_COLLECTED DATA_:
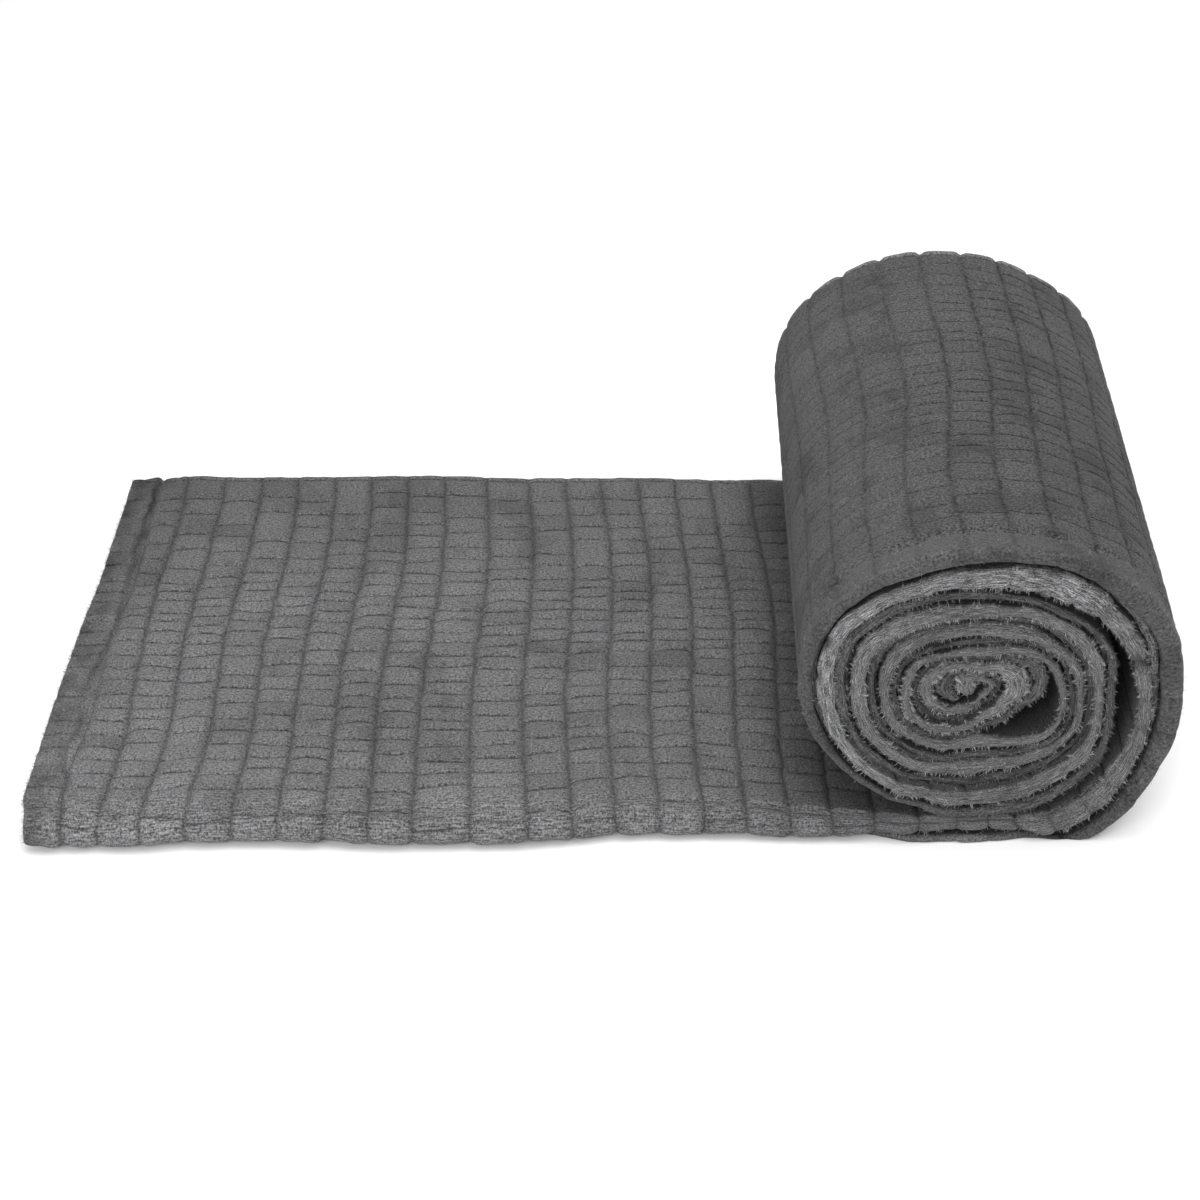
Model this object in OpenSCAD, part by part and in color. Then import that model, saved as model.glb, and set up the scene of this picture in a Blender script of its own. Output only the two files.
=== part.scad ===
// Plush throw blanket, folded in four lengthwise and rolled up from one end.
// The cloth is one hemmed panel. Every solid here is a stretch of one of its four layers,
// of one of its three lengthwise folds, of a turned hem, or of the thread that holds a hem.
// X runs along the flat part towards the roll, Y across the folded width (front at -Y), Z is up.
// Layer 1 is on top of the flat part and on the inside of the roll; layer 4 is underneath and outside.

/* [Cloth] */
// Width of the panel laid out flat, folded in four
panel_width = 1300; // [1200:10:1400]
// Loft of one layer with its air gap, in the flat part
flat_ply = 5; // [4.6:0.1:5.6]
// Loft of one layer with its air gap, pressed in the roll
roll_ply = 3.7; // [3.4:0.05:3.7]
// Air gap between neighbouring layers
ply_gap = 0.3; // [0.2:0.1:0.5]
// Width of the turned hems
hem_width = 23; // [18:1:28]
// Width of a hem's row of stitches
seam_width = 1; // [0.8:0.1:1.5]

/* [Flat part] */
// Length from the free end to the point under the roll's middle
flat_length = 494; // [460:1:540]
// Length of the free end that folds back over the flat part
tail_length = 188; // [150:1:200]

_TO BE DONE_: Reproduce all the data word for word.

_SOLUTION FOR THIS TASK_:
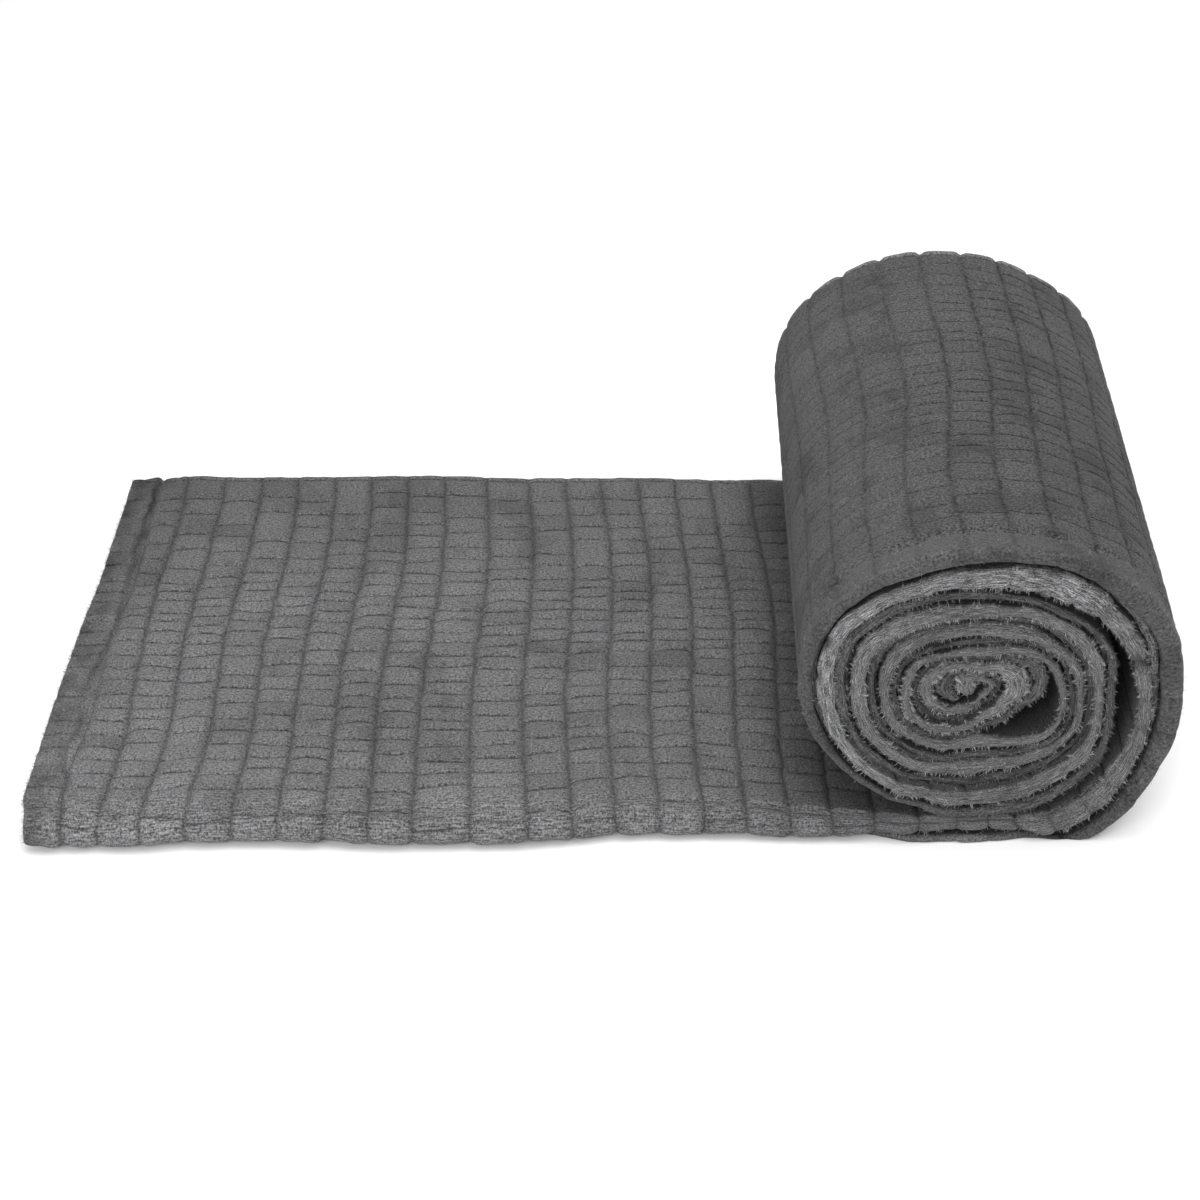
Model this object in OpenSCAD, part by part and in color. Then import that model, saved as model.glb, and set up the scene of this picture in a Blender script of its own. Output only the two files.
=== part.scad ===
// Plush throw blanket, folded in four lengthwise and rolled up from one end.
// The cloth is one hemmed panel. Every solid here is a stretch of one of its four layers,
// of one of its three lengthwise folds, of a turned hem, or of the thread that holds a hem.
// X runs along the flat part towards the roll, Y across the folded width (front at -Y), Z is up.
// Layer 1 is on top of the flat part and on the inside of the roll; layer 4 is underneath and outside.

/* [Cloth] */
// Width of the panel laid out flat, folded in four
panel_width = 1300; // [1200:10:1400]
// Loft of one layer with its air gap, in the flat part
flat_ply = 5; // [4.6:0.1:5.6]
// Loft of one layer with its air gap, pressed in the roll
roll_ply = 3.7; // [3.4:0.05:3.7]
// Air gap between neighbouring layers
ply_gap = 0.3; // [0.2:0.1:0.5]
// Width of the turned hems
hem_width = 23; // [18:1:28]
// Width of a hem's row of stitches
seam_width = 1; // [0.8:0.1:1.5]

/* [Flat part] */
// Length from the free end to the point under the roll's middle
flat_length = 494; // [460:1:540]
// Length of the free end that folds back over the flat part
tail_length = 188; // [150:1:200]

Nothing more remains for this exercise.